How Beman pulled this off is the subject of a new book by Adam Schupak called "Deane Beman, Golf's Driving Force: The Inside Story of the Man Who Transformed Professional Golf Into a Billion-Dollar Business" (East Cottage Press). It's as much a business narrative as a sports book, and all the more fascinating for it.

"I was not a commissioner that was loved," Beman told Schupak. "I do believe I was respected. But I wasn't trying to run a popularity contest. I was trying to break new ground."

That he did, redirecting his considerable ambitions as a player (he was a two-time U.S. Amateur champion and won four Tour events in five seasons as a pro) into hacking his way through the thickets of golf's entrenched interests.

The Tour, when he took the job, was still partially controlled, through representatives on the board and various contractual relationships, by the PGA of America, the organization of club and teaching pros from which it had nominally gained independence only five years earlier.

One recurring subplot in Schupak's narrative is Beman's ultimately successful, 17-year push to disentangle from the PGA, since the interests of club pros and Tour pros didn't always mesh. Among his craftier tactics: officially changing the Tour's name, for seven months starting in August 1981, to the TPA Tour, for Tournament Players Association.

He also faced resistance from many of the players he worked for as commissioner. By a combination of luck and behind-the-scenes maneuvering, he defused a player revolt, midway through his tenure, led by Jack Nicklaus and Arnold Palmer. The top-tier players believed that some of Beman's initiatives, such as building courses and marketing the Tour as a brand unto itself, exceeded his authority and were robbing them of their ability to make money independently.

Meanwhile, lower-tier pros complained that the structure of the Tour prevented all but a handful of players from making a decent living. Beman drove through reforms. He increased the number of players who automatically qualify for tournaments each year to 125 from 60. He also formed what are now the Nationwide Tour and the Champions Tour.

The evolution of the television model under Beman's stewardship is also a good story. The networks didn't offer more golf in the 1970s partly because it was so expensive to produce, unlike arena events that could be covered with a handful of stationary cameras. With the expansion of corporate title sponsorships in the 1980s, however, Beman was able to offer the networks a package with all production costs covered and a large percentage of the ads (often 40%) presold to the sponsor. The networks initially objected to using the sponsors' names in referring to the events, but Beman took care of that, too. He changed the name of, for example, the Nissan Los Angeles Open to simply the Nissan Open. The networks (and print media) then had no choice but to use Nissan's name whenever they spoke about the tournament.

In an interview this week, however, Beman pointed to the two developments he thinks were the most significant of his tenure. The first was reorganizing the Tour as a not-for-profit association instead of as a for-profit corporation in 1979. According to estimates the Tour provided to Schupak, that switch has yielded $500 million in benefits over the years.

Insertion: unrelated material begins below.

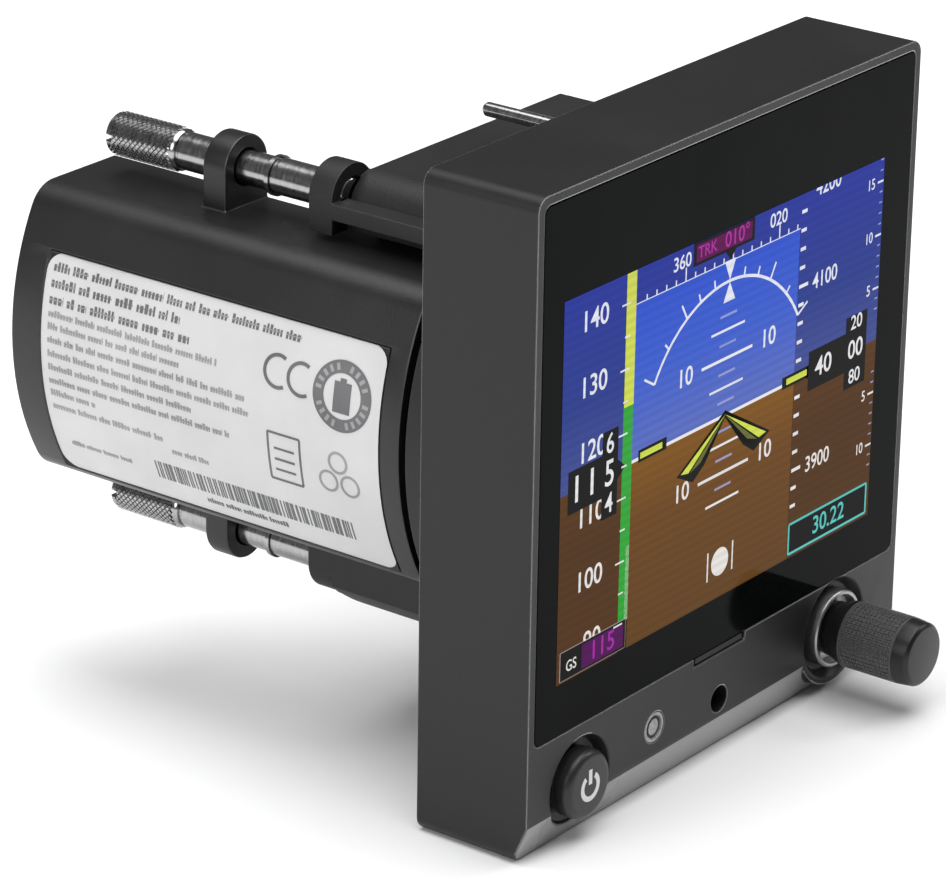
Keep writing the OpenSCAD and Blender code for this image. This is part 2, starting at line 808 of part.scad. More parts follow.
module gps_antenna() {
    color([0.8, 0.75, 0.65])
        block(opening[0] + 3, opening[0] + 3 + patch, flange_len + 2 * patch_rim,
            flange_len + 2 * patch_rim + patch,
            flat_top - housing_wall - 0.3 - patch_t, flat_top - housing_wall - 0.3);
}

module antenna_board() {
    top = flat_top - housing_wall - 0.3 - patch_t;
    color(board_green)
        block(opening[0] + 3 - patch_rim, opening[0] + 3 + patch + patch_rim,
            flange_len + patch_rim, flange_len + 3 * patch_rim + patch, top - 0.8, top);
}

// ---------- sensors ----------

module sensor_board() {
    color(board_green) block(sensor_area[0], sensor_area[1], sensor_y, sensor_back,
        sensor_area[2], sensor_area[3]);
}

module sensor_chips() {
    color([0.08, 0.08, 0.08]) for (c = small_chips)
        block(c[0], c[1], sensor_back, sensor_back + c[2], c[3], c[4]);
}

module pressure_sensor(x) {
    color(steel) difference() {
        union() {
            block(x - sensor_box[0] / 2, x + sensor_box[0] / 2, sensor_back,
                sensor_back + sensor_box[1], port_up - sensor_box[2] / 2,
                port_up + sensor_box[2] / 2);
            rod(x, port_up, sensor_back + sensor_box[1], sensor_back + sensor_box[1] + barb_len,
                barb_r);
        }
        rod(x, port_up, sensor_back + 1, housing_len, 0.8);
    }
}

module pitot_sensor() { pressure_sensor(port_x[0]); }

module static_sensor() { pressure_sensor(port_x[1]); }

module board_connector() {
    color(black_plastic) block(link[0], link[1], board_back, sensor_y, link[2], link[3]);
}

module air_tubes() {
    color([0.8, 0.85, 0.85]) for (x = port_x) difference() {
        rod(x, port_up, sensor_back + sensor_box[1] + 0.5, port_in - 0.5, barb_r + 0.7);
        rod(x, port_up, sensor_back, port_in, barb_r);
    }
}

module air_port(x) {
    color(steel) difference() {
        union() {
            rod(x, port_up, port_in - barb_len, port_in, barb_r);
            rod(x, port_up, port_in, housing_len, 3.2);
            translate([x, housing_len + port_lip, port_up]) rotate([90, 0, 0])
                cylinder(h = port_lip, r = 4.6, $fn = 6);
        }
        rod(x, port_up, port_in - barb_len - over, housing_len, 0.8);
        rod(x, port_up, housing_len - 4.5, housing_len + port_lip + over, port_r);
    }
}

module pitot_port() { air_port(port_x[0]); }

module static_port() { air_port(port_x[1]); }

// ---------- sockets ----------

module data_outline(grow = 0) {
    half_w = 8.6 + grow;
    half_h = 4.2 + grow;
    slant = 1.5;
    translate([data_x, -data_down]) polygon([[-half_w, half_h], [half_w, half_h],
        [half_w - slant, -half_h], [-half_w + slant, -half_h]]);
}

module data_connector_shell() {
    color(steel) difference() {
        union() {
            block(data_x - data_flange[0] / 2, data_x + data_flange[0] / 2, housing_len,
                housing_len + data_flange[1], -data_down - data_flange[2] / 2,
                -data_down + data_flange[2] / 2);
            slab(housing_len + data_flange[1], housing_len + data_reach) data_outline(0.1);
        }
        slab(housing_len - over, housing_len + data_reach + over) data_outline(-0.3);
        for (x = [-1, 1])
            rod(data_x + x * post_pitch / 2, -data_down, housing_len - over,
                housing_len + 2, 1.5);
    }
}

module data_connector_insert() {
    color(black_plastic) difference() {
        slab(housing_len - 7, housing_len + data_reach - 0.2) data_outline(-0.35);
        for (i = [0:4])
            rod(data_x + (i - 2) * 2.77, -data_down + 1.42, housing_len,
                housing_len + data_reach + over, 0.5);
        for (i = [0:3])
            rod(data_x + (i - 1.5) * 2.77, -data_down - 1.42, housing_len,
                housing_len + data_reach + over, 0.5);
    }
}

module data_connector_posts() {
    color(steel) for (x = [-1, 1]) difference() {
        translate([data_x + x * post_pitch / 2, housing_len + data_reach - 0.6, -data_down])
            rotate([90, 0, 0])
                cylinder(h = data_reach - 0.6 - data_flange[1], r = 2.7, $fn = 6);
        rod(data_x + x * post_pitch / 2, -data_down, housing_len + 1.5,
            housing_len + data_reach, 1.4);
    }
}

module antenna_jack() {
    color(steel) difference() {
        union() {
            rod(antenna_x, antenna_z, housing_len - 5, housing_len, 4);
            rod(antenna_x, antenna_z, housing_len, housing_len + 1.6, 6.2);
            rod(antenna_x, antenna_z, housing_len + 1.6, housing_len + antenna_reach, 4.85);
            translate([antenna_x, housing_len + 7, antenna_z - 5.8])
                cylinder(h = 11.6, r = 1);
        }
        rod(antenna_x, antenna_z, housing_len - 5 - over, housing_len + 2, 2.45);
        rod(antenna_x, antenna_z, housing_len + 2, housing_len + antenna_reach + over, 4.1);
    }
}

module antenna_jack_core() {
    color("white") difference() {
        rod(antenna_x, antenna_z, housing_len - 6, housing_len + antenna_reach - 2, 2.4);
        rod(antenna_x, antenna_z, housing_len, housing_len + antenna_reach, 0.7);
    }
}

// ---------- battery ----------

// Section of the battery, drawn smaller all round by the inset, out to the inner side
module battery_outline(inset, x_in) {
    r = battery_r - inset;
    half_h = battery_half_h - inset;
    edge = battery_edge_r - inset;
    edge_z = half_h - edge;
    edge_x = -sqrt(pow(r - edge, 2) - pow(edge_z, 2));
    arc_z = edge_z * r / (r - edge);
    intersection() {
        circle(r, $fn = 128);
        translate([-2 * r, -arc_z]) square([2 * r + x_in, 2 * arc_z]);
    }
    translate([edge_x, -half_h]) square([x_in - edge_x, 2 * half_h]);
    for (z = [-edge_z, edge_z]) translate([edge_x, z]) circle(edge);
}

// Curved sheet on the battery's outer face
module label_sheet(t0, t1, grow) {
    y0 = battery_y0 + label_in - grow;
    length = battery_y1 - battery_y0 - label_in - label_out + 2 * grow;
    turn = label_arc[1] - label_arc[0];
    translate([0, y0 + length, 0]) rotate([90, 0, 0]) rotate([0, 0, 180 - label_arc[1]])
        rotate_extrude(angle = turn, $fn = 128)
            translate([battery_r - t1, 0]) square([t1 - t0, length]);
}

// Contact pad in the battery's front wall, or its recess when it is grown
module pad(x, front, grow) {
    block(cell_x + x - pad_half[0] - grow, cell_x + x + pad_half[0] + grow,
        battery_y0 - front, battery_y0 + pad_t, -pad_half[1] - grow, pad_half[1] + grow);
}

module battery_case() {
    color(black_plastic) difference() {
        union() {
            slab(battery_y0, battery_y1) battery_outline(0, inner_x);
            both_ways() lug(battery_lug_y0, battery_lug_y1, battery_half_h - 0.5);
        }
        slab(battery_y0 + end_wall, battery_y1 - end_wall)
            battery_outline(battery_wall, inner_x + over);
        label_sheet(-over, label_t + 0.02, 0.1);
        for (x = contact_x) pad(x, over, 0.1);
    }
}

module battery_cover() {
    half_h = battery_half_h - battery_wall - 0.1;
    color(black_plastic) block(inner_x - battery_wall, inner_x, battery_y0 + end_wall + 0.1,
        battery_y1 - end_wall - 0.1, -half_h, half_h);
}

module battery_label() {
    color([0.85, 0.85, 0.85]) label_sheet(0.02, label_t + 0.02, 0);
}

module battery_pads() {
    color(gold) for (x = contact_x) pad(x, 0, 0);
}

module battery_cell() {
    cap = 1.2;
    y0 = battery_y0 + end_wall + cell_play;
    color([0.2, 0.45, 0.7]) {
        rod(cell_x, 0, y0 + cap, y0 + cell_len, cell_d / 2);
        rod(cell_x, 0, y0, y0 + cap, 3);
    }
}

module protection_board() {
    color(board_green) block(cell_x - 6, inner_x - battery_wall - 0.6, battery_y0 + 6,
        battery_y0 + 42, cell_d / 2 + 3, cell_d / 2 + 4);
}

// ---------- thumbscrews ----------

module thumbscrew(side) {
    color(steel) difference() {
        turned(screw_x, side * screw_up) polygon([
            [0, nose_y], [nose_r - 0.6, nose_y], [nose_r, nose_y + 0.6],
            [nose_r, groove_y], [groove_r, groove_y], [groove_r, groove_y + groove_w],
            [thumb_r, groove_y + groove_w], [thumb_r, neck_y], [neck_r, neck_y],
            [neck_r, head_y0 - 0.6],
            [head_d / 2, head_y0], [head_d / 2, head_y0 + head_len - 0.6],
            [head_d / 2 - 0.6, head_y0 + head_len], [0, head_y0 + head_len]]);
        block(screw_x - head_d, screw_x + head_d, head_y0 + head_len - slot_deep,
            head_y0 + head_len + over, side * screw_up - 0.5, side * screw_up + 0.5);
    }
}

module upper_thumbscrew() { thumbscrew(1); }

module lower_thumbscrew() { thumbscrew(-1); }

module screw_ring(side) {
    y0 = groove_y + 0.1;
    y1 = groove_y + groove_w - 0.1;
    color(steel) difference() {
        rod(screw_x, side * screw_up, y0, y1, ring_r);
        rod(screw_x, side * screw_up, y0 - over, y1 + over, groove_r + fit);
    }
}

module upper_screw_ring() { screw_ring(1); }

module lower_screw_ring() { screw_ring(-1); }

bezel();
cover_glass();
glass_bond();
lcd_panel();
backlight();
display_bracket();
display_flex();
main_board();
main_board_chips();
board_shield();
board_screws();
control_board();
encoder_body();
encoder_rotor();
knob_shaft();
knob();
knob_collar();
power_button();
switch_body();
switch_plunger();
light_sensor_lens();
light_sensor();
card_socket();
memory_card();
mounting_screw();
mounting_screw_washer();
chassis();
chassis_screws();
locating_pin();
rear_housing();
housing_screws();
gps_antenna();
antenna_board();
sensor_board();
sensor_chips();
pitot_sensor();
static_sensor();
board_connector();
air_tubes();
pitot_port();
static_port();
data_connector_shell();
data_connector_insert();
data_connector_posts();
antenna_jack();
antenna_jack_core();
rating_plate();
contact_block();
contact_pins();
battery_case();
battery_cover();
battery_label();
battery_pads();
battery_cell();
protection_board();
upper_thumbscrew();
lower_thumbscrew();
upper_screw_ring();
lower_screw_ring();
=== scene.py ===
import math
import random
import bmesh
import bpy
from mathutils import Matrix, Vector
from mathutils.bvhtree import BVHTree


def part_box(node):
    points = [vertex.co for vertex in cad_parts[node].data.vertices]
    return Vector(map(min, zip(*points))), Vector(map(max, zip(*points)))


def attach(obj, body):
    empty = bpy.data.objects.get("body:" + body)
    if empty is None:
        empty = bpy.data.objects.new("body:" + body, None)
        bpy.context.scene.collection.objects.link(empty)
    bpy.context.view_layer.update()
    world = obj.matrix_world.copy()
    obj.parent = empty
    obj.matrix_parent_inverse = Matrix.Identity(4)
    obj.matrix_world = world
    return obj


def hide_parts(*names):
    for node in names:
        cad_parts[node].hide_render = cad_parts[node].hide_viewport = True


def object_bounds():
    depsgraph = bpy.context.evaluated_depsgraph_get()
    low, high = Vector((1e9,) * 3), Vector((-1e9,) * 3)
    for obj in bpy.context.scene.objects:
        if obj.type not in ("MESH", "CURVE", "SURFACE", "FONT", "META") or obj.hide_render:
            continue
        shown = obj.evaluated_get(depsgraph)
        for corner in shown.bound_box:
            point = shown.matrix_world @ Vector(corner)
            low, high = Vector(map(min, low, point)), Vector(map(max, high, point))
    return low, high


# A square flight display with its battery pack, standing on its bezel's lower edge.
# Metres throughout; the dictionaries of the pieces give millimetres and are scaled by mm.
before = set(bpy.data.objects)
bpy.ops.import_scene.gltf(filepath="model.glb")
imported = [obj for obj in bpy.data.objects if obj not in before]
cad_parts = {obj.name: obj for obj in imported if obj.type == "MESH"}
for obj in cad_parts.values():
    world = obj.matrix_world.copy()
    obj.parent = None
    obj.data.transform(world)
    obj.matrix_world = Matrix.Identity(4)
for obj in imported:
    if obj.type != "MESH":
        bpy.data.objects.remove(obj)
cadLow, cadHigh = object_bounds()
scene = bpy.context.scene
mm = 0.001
alongY = Vector((0, 1, 0))


# camera, floor and light

cameraSetup = {
    "place": (-0.48272, -0.34002, 0.23105),
    "turn": -52.95, "tilt": 67.943, "roll": 0.886,    # degrees
    "lens": 179.83, "sensor": 36,
}
floorSetup = {"size": 6.0, "color": (0.93, 0.93, 0.935, 1)}
worldSetup = {"color": (1, 1, 1, 1), "strength": 0.12}
# each light: place, what it looks at, size in metres, watts, colour
lightSetup = {
    "overhead": ((0.0, 0.05, 1.6), (0, 0.05, 0), 2.2, 44, (1, 1, 1)),
    "leftCard": ((-1.3, 0.25, 0.60), (0, 0.02, 0), 0.80, 7, (1, 1, 1)),
    "rightStrip": ((0.95, -0.55, 0.75), (0, 0, 0), 0.35, 2.5, (1, 1, 1)),
}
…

The second was recognizing that tournament volunteers and the charities they support were the key not just to the Tour's future success, but to its survival. In 1979, the Tour's policy board passed a resolution mandating that all tournaments be run for charities.

"The tournaments had to stand for something. People weren't going to give up their vacation weeks to volunteer if the only purpose was for golfers to come in from out of town and leave a week later with a lot of money," Beman told me. If the Tour had to pay for all the man-hours required to run a tournament (directing parking, marshalling the fairways, working the scoreboards), there wouldn't have been much remaining money to leave with, anyway. Through the end of last year, Tour events had raised $1.6 billion for charities, most of them local.

This charitable work has proved effective, too, in attracting corporate sponsors, who value the association. "When you come down to it, it's the culture of the game and the players that is golf's most valuable asset, much more than the tournaments themselves or the television contracts," Beman said. He said that he tried to protect that tradition above all else, even as he commercialized professional tournament golf and transformed it from a minor-league sports enterprise to the big time

A great leader.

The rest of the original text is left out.